The king of fjords, mountain hairpins and our first ferries


Our Lonely Planet guide book puts Norway's fjords as the number one attraction in Scandinavia. And it reckons Geirangerfjord is the king of them all: "Well this is the big one: the world-famous Unesco-listed, oft-photographed fjord that every visitor to Norway just has to tick off their bucket list... it is quite simply, one of the world's great natural features, a majestic combination of huge cliffs, tumbling waterfalls and deep blue water that's guaranteed to leave a lasting imprint on your memory." And that's without the incredible dizzying drive into and out of the valley. 

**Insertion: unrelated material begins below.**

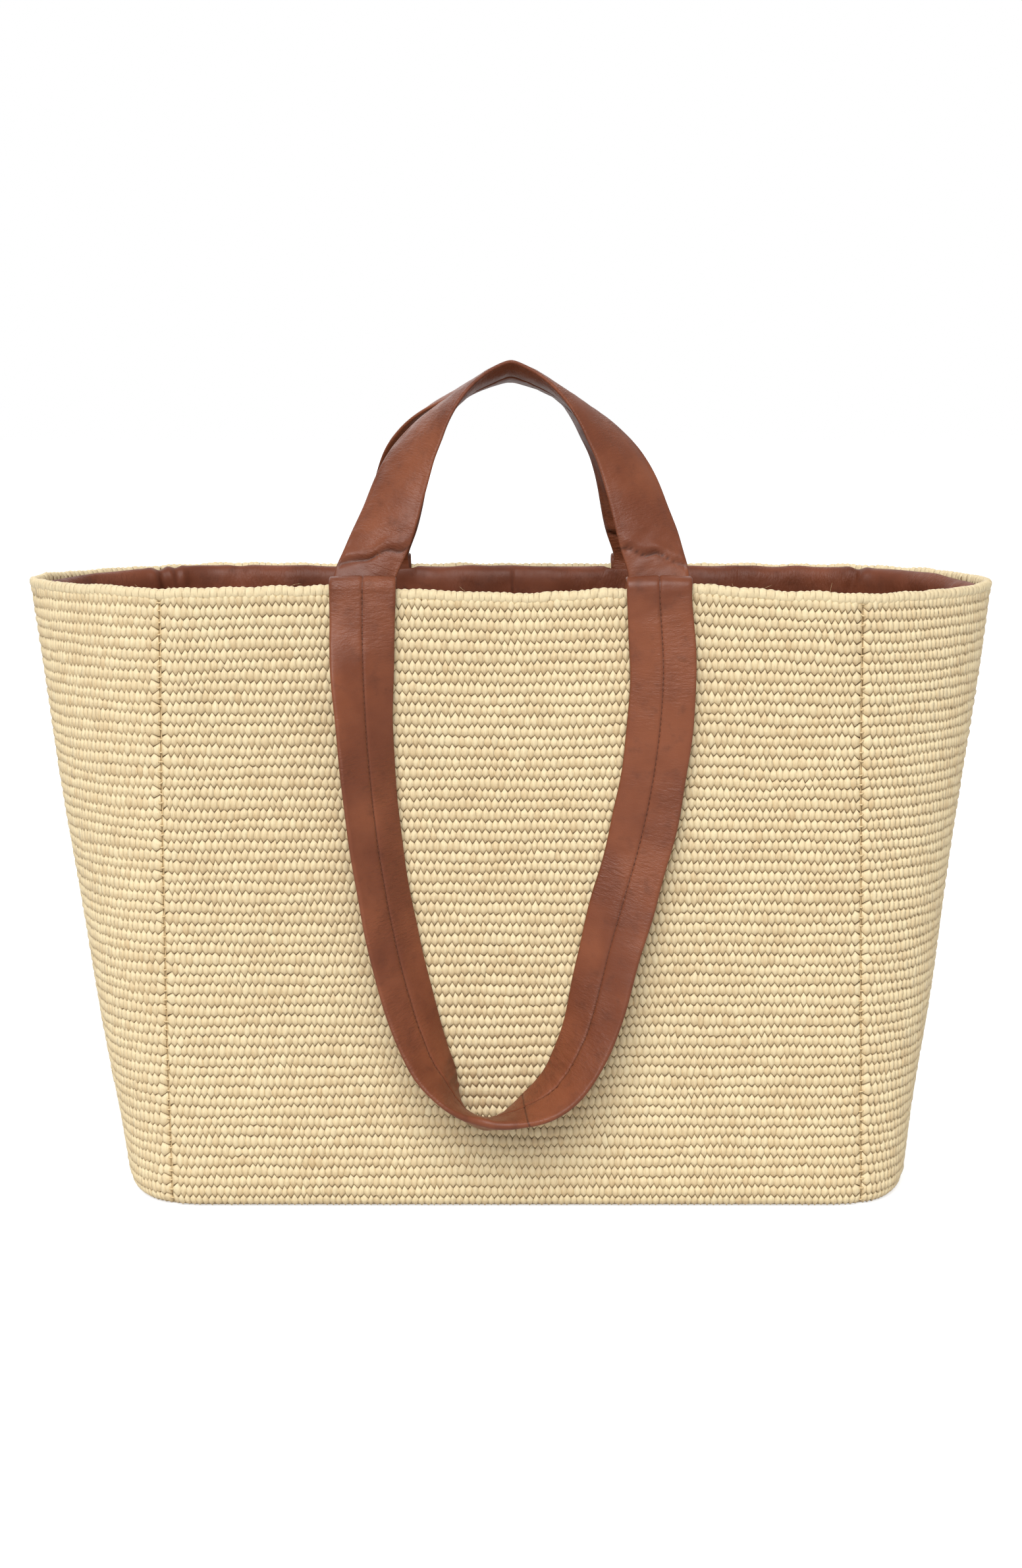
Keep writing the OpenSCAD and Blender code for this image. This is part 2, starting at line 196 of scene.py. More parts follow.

Florence staying away from the road
We spent last night in a parking area beneath a lay-by near the turn-off to Geiranger. We're being tight when it comes to overnights in Norway. Wild camping is accepted, as long as there are no notices to the contrary, and everything else is so expensive that we're prepared to live with the odd lay-by to reduce costs. So far we've always managed to get away from the road, and our stopovers have been quiet, clean and offered beautiful views. Last night was no different, and even though the drop in temperature meant digging out the winter box with our hats and gloves, we were able to take the pups for a lovely walk across what we would call moorland, but beside rivers and lakes. Elsa and I couldn't resist the opportunity to find some of the snow still hanging around at the end of July. The climb up there was a lot steeper than it looks.

The orange patch is me
The road enters in the dip, top right 
Then it was time to head for Geiranger. We were at 925m when we started, a little lower than the top of Helvellyn. Forty-five minutes later we were alongside the cruise ships moored, needless to say, at sea-level. Nick did an excellent job of dodging the tour buses on their way up, and ignoring my hand clenched around my seat cushion. But it took concentration, so we swapped over in a lay-by, and I drove us back up the hairpin bends on the way out. We have established that I prefer driving up mountain roads, and he prefers driving down, so we are the Mr and Mrs Jack Spratt of hairpin bends. 
The best viewpoints on the drive were full of cars, but a picnic area just off the road gave access to some walking trails, and we were able to hike back to the edge of the fjord for some fantastic views. 


The fjord is there somewhere

Then it was onward to our first Norwegian ferry. It was a little roll-on roll-off, essentially part of the road network but crossing the fjords. It was exactly like the Shetland ferries that had become so familiar in the years my Mum and Dad lived up there. We were very glad we had decided to take the bike rack off the back of Florence. Without it we are under 6m, and charged like a car. Once over six meters the cost can double. The last of today's three ferry crossings cost about £9 for vehicle and driver. If we'd been over 6m it would have been nearly £23. We have printed out the vehicle specifications to show to sceptical ferry workers, as being 5.96m does raise some eyebrows. 




The ferry from Sykkylven to Magerholm

The last ferry took us towards Alesund, which we will visit tomorrow. We are parked tonight in the car park to the town's Aquarium, and there are already four other motorhomes here. The official motorhome parking in the town costs £25 for the night. We have dog food to pay for you know!